What needs to be done —
Pull every line that holds the word "this" from the entries.

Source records
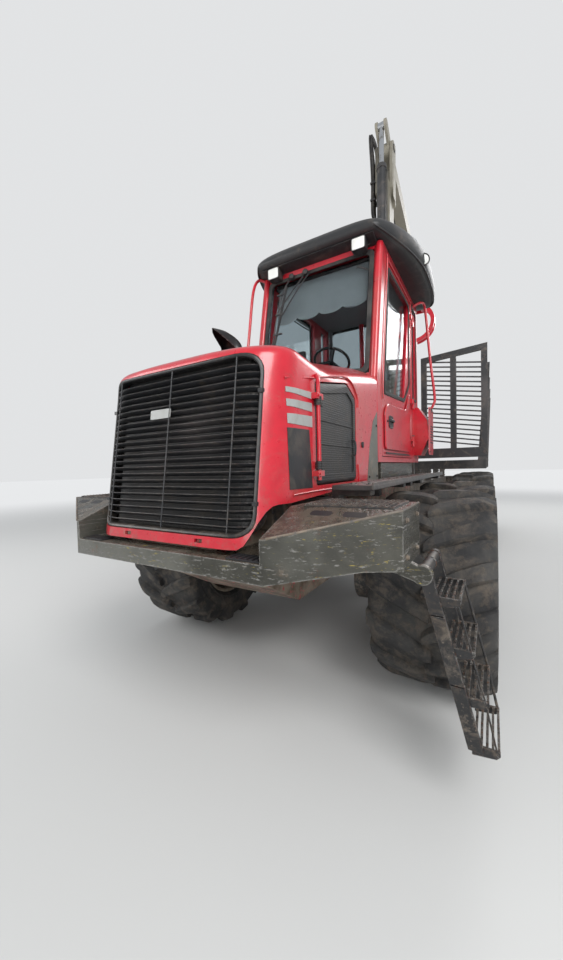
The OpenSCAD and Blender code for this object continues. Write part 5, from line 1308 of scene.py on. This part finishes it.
def make_ladder():
    """Hanging ladder: two flat rails on the inner side, grated box treads, a strap at the outer rear corners."""
    steel = Shape()
    for x0, x1, foot in ((4.779, 4.805, 0.335), (4.455, 4.481, 0.330)):
        side = [(ladder_y(z), z) for z in (1.095, 0.90, 0.60, foot)]
        for (ya, za), (yb, zb) in zip(side, side[1:]):
            bar = [(ya - 0.030, za + 0.004), (yb - 0.030, zb - 0.004), (yb + 0.030, zb - 0.004), (ya + 0.030, za + 0.004)]
            steel.prism(bar, x0, x1, "x")
        steel.turn([(0.034, x0), (0.034, x1)], LADDER_PIN, "x", 24)
    bush = [(0.0165, 4.436), (0.029, 4.436), (0.029, 4.819), (0.0165, 4.819)]
    steel.turn(bush, LADDER_PIN, "x", 24, caps=False)
    for x in (4.440, 4.624, 4.812):
        collar = [(0.0165, x - 0.006), (0.032, x - 0.006), (0.032, x + 0.006), (0.0165, x + 0.006)]
        steel.turn(collar, LADDER_PIN, "x", 24, caps=False)
    treads = []
    for z, wide in ((0.985, 0.130), (0.765, 0.125), (0.560, 0.122), (0.356, 0.108)):
        y0 = ladder_y(z) - 0.010
        y1 = y0 + wide
        treads.append((y1, z))
        # Deep face plates in front and behind, a thin band outside, bars that run front to back
        for x0, x1 in ((4.781, 4.795), (4.465, 4.477)):
            steel.prism([(y0, z - 0.048), (y1 - 0.015, z - 0.036), (y1, z - 0.020), (y1, z), (y0, z)], x0, x1, "x")
        for y in spread(y0 + 0.014, y1 - 0.006, 4):
            steel.box((4.472, 4.790), (y - 0.005, y + 0.005), (z - 0.024, z))
            for x in spread(4.500, 4.760, 8):
                steel.box((x - 0.006, x + 0.006), (y - 0.005, y + 0.005), (z - 0.001, z + 0.004))
    for (ya, za), (yb, zb) in zip(treads, treads[1:]):
        steel.tube([(4.468, ya - 0.008, za - 0.01), (4.466, yb - 0.008, zb - 0.01)], 0.007, 8)
        steel.tube([(4.790, ya - 0.010, za - 0.03), (4.792, yb - 0.010, zb - 0.02)], 0.0045, 6)
    piece("ladder_steel", "ladder", "ladder", steel, edge=0.002, stands_for="ladder")


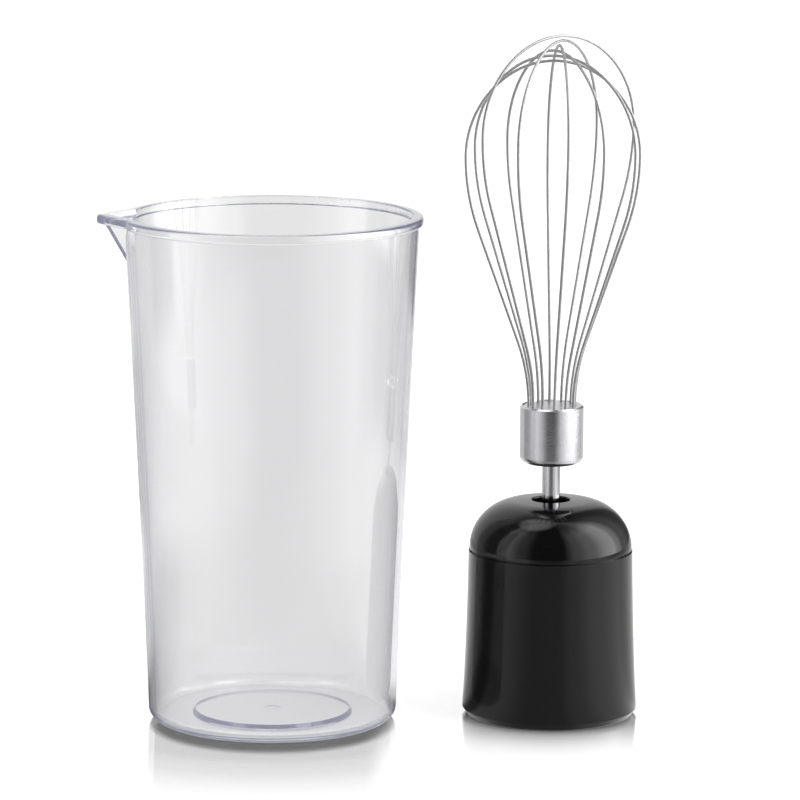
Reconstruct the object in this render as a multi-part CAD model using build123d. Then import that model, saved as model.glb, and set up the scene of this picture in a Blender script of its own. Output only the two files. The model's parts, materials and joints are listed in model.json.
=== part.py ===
from build123d import *
import math
import os
from typing import NamedTuple

# Accessories of an immersion blender: a whisk attachment that stands on its motor socket,
# and the beaker beside it. Millimetres, +Z up. The origin is on the whisk's axis, on the floor.

os.makedirs("parts", exist_ok=True)

# ---------------------------------------------------------------- fits and clearances
running_gap = 0.05  # radial, between a shaft and its bore
seat_gap = 0.05  # axial, between pieces that turn past each other
slip_gap = 0.02  # radial, between pieces that are pushed together and stay
cover_gap = 0.1  # radial, between a housing part and what it slides over

# ---------------------------------------------------------------- gearbox housing
sleeve_flare = 1.85  # how much wider the foot is than the top
sleeve_waist = 0.28  # how far the side curves in from a straight taper
sleeve_wall = 2.4
foot_chamfer_height = 2.0
foot_chamfer_width = 1.5
seam_gap = 0.65  # height of the black line under the dome
seam_depth = 0.9
snap_bead = 0.25  # how far each snap bead stands out
snap_height = 1.2

dome_step = 0.25  # the dome is this much narrower than the sleeve
dome_rise = 16.5  # seam to the hole's edge
dome_hole_radius = 6.35
dome_crown_radius = 165.0
dome_wall = 2.2
dome_inner_radius = 11.4  # inside of the shoulder
dome_collar_wall = 1.7
dome_collar_depth = 14.0  # below the hole's edge
dome_skirt_length = 5.8
dome_skirt_wall = 1.8
dome_skirt_blend = 3.0  # height over which the skirt thickens into the shell
hole_edge_radius = 0.5

# ---------------------------------------------------------------- motor socket
socket_depth = 22.0
socket_step = 0.4  # the socket is this much narrower than the gear case
socket_wall = 1.2
socket_floor = 2.0
socket_flange = 1.8
socket_opening_radius = 10.5  # the way through the floor to the coupling
guide_width = 5.0
guide_depth = 0.8
guide_length = 18.0
catch_width = 9.0
catch_height = 3.2
catch_level = 8.0

# ---------------------------------------------------------------- planetary gears
gear_module = 0.75
pressure_angle = 20.0
sun_teeth = 12
planet_teeth = 18
planet_count = 3
addendum = 0.85  # in modules
dedendum = 1.1  # in modules
tooth_backlash = 0.08  # circumferential, taken off each tooth
planet_width = 6.0
planet_hub_radius = 3.2
planet_hub_height = 0.15
planet_pin_radius = 1.7
ring_wall = 1.375  # behind the ring gear's roots
ring_height = 9.5
ring_key_width = 4.0
ring_key_height = 1.0

# ---------------------------------------------------------------- gear case
case_wall = 4.6
case_play = 0.2  # radial, inside the sleeve's top
case_skirt_height = 10.0  # from the socket's floor to the case's floor
case_floor = 2.5
case_hub_drop = 2.2
case_hub_wall = 2.4
cover_thickness = 2.5
cover_hub_height = 3.0
cover_hub_wall = 2.2
screw_edge = 2.75  # from the case's side to a screw's axis
screw_radius = 1.0
screw_length = 7.0
screw_head_radius = 1.9
screw_head_height = 1.2
screw_recess_depth = 0.6
screw_recess_width = 0.6
screw_recess_length = 2.4

# ---------------------------------------------------------------- bearings and seal
input_bush_wall = 2.1
bush_flange_width = 1.8
bush_flange_height = 0.6
output_bush_wall = 1.9
washer_radius = 10.5
washer_height = 0.6
seal_height = 1.9
seal_gap = 0.08
seal_wall = 2.9

# ---------------------------------------------------------------- drive side
sun_shaft_radius = 2.2
sun_flat_depth = 0.5
sun_pilot_radius = 2.0
sun_pilot_height = 0.9
coupling_radius = 8.0
coupling_setback = 0.6  # above the underside of the socket's floor
coupling_top_gap = 0.2
coupling_socket_depth = 5.4
coupling_bore_radius = 3.4
spline_count = 6
spline_width = 1.8
spline_depth = 1.8
coupling_lead_in = 1.0

# ---------------------------------------------------------------- carrier and spindle
carrier_radius = 16.4
carrier_thickness = 2.0
plate_thickness = 1.5
post_radius = 2.2
post_circle_radius = 13.0
stake_radius = 1.2
spindle_radius = 5.0
spindle_flat_depth = 0.7
spindle_floor = 2.5  # solid part between the pilot's recess and the shaft's socket
spindle_above_clip = 5.6
clip_wire_radius = 0.38
clip_above_seat = 3.4  # over the top of the shaft's flats
clip_gap_angle = 60.0
clip_bend_radius = 0.9
clip_window = 7.6

# ---------------------------------------------------------------- whisk
shaft_radius = 3.05
shaft_tip_gap = 0.5
shaft_flat_depth = 0.85
shaft_flat_length = 8.0
shaft_tip_chamfer = 0.6
shaft_groove_radius = 2.6
shaft_groove_width = 1.2
ferrule_clearance = 12.6  # above the dome's hole
ferrule_length = 19.5
ferrule_radius = 10.65
ferrule_wall = 1.2
ferrule_floor = 1.6
ferrule_foot_fillet = 2.2
ferrule_lip_chamfer = 0.5
plug_recess = 0.35  # plug's face below the ferrule's lip
plug_shaft_cover = 6.0  # solid plug above the shaft's end

wire_radius = 0.5
wire_circle_radius = 7.75  # of the holes in the plug
wire_embed = 10.0
wire_hole_flare = 0.3
loop_offset_angle = 4.5
flare_share = 0.574  # radius where a strand curves out of the plug, as a share of the cage's height
belly_share = 0.643  # radius where it turns back to upright, as a share of the cage's height
crown_height = 31.5  # widest point to apex
crown_joint_angle = 55.0
cage_height = 115.1  # ferrule's lip to the lowest apex
apex_step = 1.65  # the loops cross one above the other
cage_half_width = 32.2  # of the widest loop


class WireLoop(NamedTuple):
    width_share: float  # of the widest loop's
    level: int  # 0 crosses lowest
    lean: float  # degrees towards +X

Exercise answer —
The OpenSCAD and Blender code for this object continues. Write part 5, from line 1308 of scene.py on. This part finishes it.
Reconstruct the object in this render as a multi-part CAD model using build123d. Then import that model, saved as model.glb, and set up the scene of this picture in a Blender script of its own. Output only the two files. The model's parts, materials and joints are listed in model.json.
dome_step = 0.25  # the dome is this much narrower than the sleeve
socket_step = 0.4  # the socket is this much narrower than the gear case